[EXERCISE OBJECTIVE]: Look through the entries and report how many lines include the word "from". Give the number alone.

[RECORDED INFORMATION]:
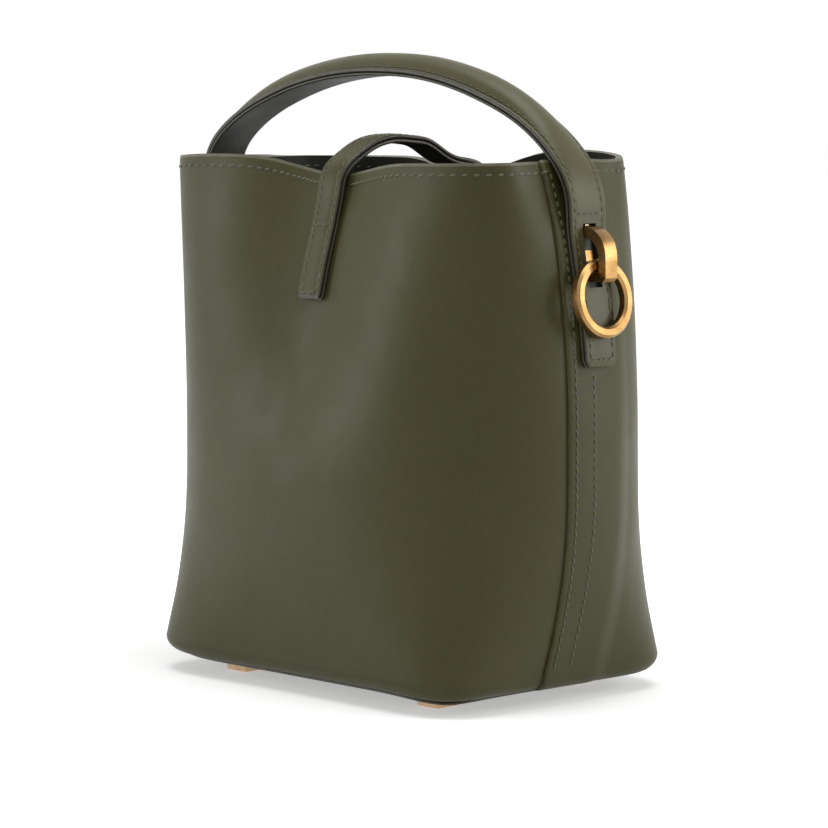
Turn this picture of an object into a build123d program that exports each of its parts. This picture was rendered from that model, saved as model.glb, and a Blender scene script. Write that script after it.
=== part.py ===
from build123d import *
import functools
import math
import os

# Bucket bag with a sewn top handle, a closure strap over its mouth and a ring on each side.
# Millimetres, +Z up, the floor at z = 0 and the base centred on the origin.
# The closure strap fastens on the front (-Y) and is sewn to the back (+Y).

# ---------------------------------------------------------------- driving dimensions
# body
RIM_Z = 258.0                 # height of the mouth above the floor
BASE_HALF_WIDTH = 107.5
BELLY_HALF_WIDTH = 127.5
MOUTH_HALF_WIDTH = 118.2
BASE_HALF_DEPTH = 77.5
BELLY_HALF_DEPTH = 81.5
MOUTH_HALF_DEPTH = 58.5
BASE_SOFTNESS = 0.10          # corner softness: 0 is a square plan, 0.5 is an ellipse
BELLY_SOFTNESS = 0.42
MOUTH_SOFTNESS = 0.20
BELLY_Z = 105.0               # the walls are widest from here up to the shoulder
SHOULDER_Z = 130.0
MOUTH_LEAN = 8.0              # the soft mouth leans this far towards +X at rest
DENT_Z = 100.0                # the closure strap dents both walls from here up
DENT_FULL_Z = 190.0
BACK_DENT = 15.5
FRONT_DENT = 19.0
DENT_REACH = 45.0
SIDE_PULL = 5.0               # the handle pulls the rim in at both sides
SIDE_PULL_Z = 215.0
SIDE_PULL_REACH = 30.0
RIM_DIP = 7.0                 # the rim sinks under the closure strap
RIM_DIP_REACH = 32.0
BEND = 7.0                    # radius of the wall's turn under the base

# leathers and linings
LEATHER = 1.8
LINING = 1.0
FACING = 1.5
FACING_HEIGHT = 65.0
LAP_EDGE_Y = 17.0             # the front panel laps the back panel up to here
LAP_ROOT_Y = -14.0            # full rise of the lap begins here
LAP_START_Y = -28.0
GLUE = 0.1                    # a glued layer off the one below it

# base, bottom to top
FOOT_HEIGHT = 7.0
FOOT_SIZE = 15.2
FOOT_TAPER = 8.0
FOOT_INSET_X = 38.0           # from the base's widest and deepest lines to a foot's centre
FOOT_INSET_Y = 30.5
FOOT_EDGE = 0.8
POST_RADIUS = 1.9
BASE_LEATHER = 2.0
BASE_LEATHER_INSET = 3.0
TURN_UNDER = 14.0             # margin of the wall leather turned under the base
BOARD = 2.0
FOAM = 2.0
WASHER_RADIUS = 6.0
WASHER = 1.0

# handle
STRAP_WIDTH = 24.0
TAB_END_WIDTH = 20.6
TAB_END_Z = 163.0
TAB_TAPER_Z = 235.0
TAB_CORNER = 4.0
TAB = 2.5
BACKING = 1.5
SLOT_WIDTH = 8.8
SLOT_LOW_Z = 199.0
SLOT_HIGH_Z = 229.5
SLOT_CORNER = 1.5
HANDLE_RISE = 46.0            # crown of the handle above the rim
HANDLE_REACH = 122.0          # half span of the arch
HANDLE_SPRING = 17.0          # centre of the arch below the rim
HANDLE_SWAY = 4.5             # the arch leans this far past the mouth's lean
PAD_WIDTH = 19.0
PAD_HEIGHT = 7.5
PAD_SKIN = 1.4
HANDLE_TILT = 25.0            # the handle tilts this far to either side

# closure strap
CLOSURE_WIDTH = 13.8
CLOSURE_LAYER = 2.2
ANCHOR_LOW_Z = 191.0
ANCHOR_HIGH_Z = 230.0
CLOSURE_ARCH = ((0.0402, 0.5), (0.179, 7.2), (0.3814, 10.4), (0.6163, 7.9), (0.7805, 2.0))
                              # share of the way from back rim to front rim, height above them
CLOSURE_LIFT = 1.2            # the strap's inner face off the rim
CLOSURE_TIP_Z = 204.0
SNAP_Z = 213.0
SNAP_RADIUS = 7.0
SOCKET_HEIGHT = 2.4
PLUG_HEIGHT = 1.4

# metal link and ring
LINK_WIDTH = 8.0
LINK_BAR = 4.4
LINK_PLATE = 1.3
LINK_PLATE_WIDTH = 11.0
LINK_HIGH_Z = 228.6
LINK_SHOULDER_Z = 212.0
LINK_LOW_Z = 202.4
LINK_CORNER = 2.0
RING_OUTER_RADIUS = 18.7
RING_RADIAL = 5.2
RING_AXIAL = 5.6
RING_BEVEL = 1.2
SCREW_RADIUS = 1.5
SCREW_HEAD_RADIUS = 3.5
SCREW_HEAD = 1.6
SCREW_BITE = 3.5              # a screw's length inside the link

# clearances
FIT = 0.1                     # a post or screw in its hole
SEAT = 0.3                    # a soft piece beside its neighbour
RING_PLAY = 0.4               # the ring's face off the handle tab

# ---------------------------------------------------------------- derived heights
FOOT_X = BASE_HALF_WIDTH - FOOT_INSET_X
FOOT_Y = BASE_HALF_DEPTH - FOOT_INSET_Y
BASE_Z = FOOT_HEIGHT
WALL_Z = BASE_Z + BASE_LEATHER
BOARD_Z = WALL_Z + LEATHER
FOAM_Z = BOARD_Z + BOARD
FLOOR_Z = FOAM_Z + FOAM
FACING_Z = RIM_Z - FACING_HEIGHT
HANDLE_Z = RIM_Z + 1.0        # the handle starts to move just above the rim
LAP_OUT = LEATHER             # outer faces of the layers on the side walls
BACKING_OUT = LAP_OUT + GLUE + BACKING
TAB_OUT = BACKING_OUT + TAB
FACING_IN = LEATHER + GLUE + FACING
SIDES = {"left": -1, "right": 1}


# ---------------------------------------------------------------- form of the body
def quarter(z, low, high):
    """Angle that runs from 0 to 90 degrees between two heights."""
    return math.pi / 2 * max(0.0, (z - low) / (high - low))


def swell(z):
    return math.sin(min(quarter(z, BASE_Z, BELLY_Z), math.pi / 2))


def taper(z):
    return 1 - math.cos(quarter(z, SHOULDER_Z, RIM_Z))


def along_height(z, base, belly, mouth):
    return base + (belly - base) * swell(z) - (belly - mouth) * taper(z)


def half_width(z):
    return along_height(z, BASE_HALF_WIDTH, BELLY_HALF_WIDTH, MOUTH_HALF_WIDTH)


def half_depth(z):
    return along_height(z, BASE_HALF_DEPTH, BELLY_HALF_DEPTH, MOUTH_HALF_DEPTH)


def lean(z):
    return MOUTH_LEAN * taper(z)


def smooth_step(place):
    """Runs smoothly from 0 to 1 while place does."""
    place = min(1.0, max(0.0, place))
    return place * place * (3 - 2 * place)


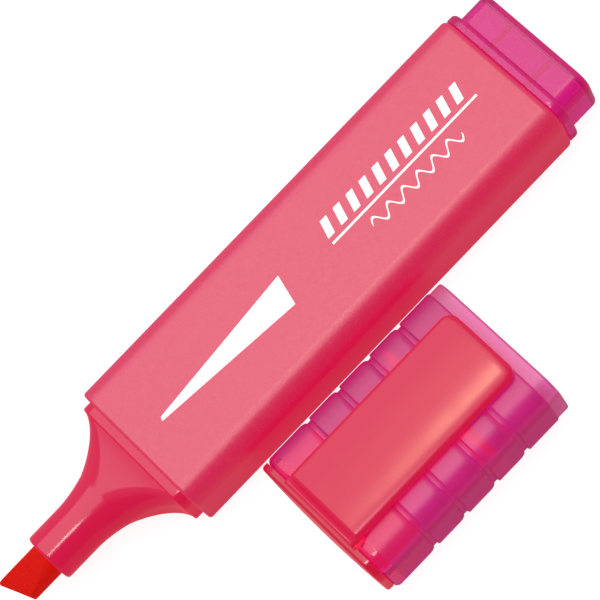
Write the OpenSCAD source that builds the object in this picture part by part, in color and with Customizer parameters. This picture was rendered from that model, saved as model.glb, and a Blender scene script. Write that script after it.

[RESPONSE TO THE TASK]: 9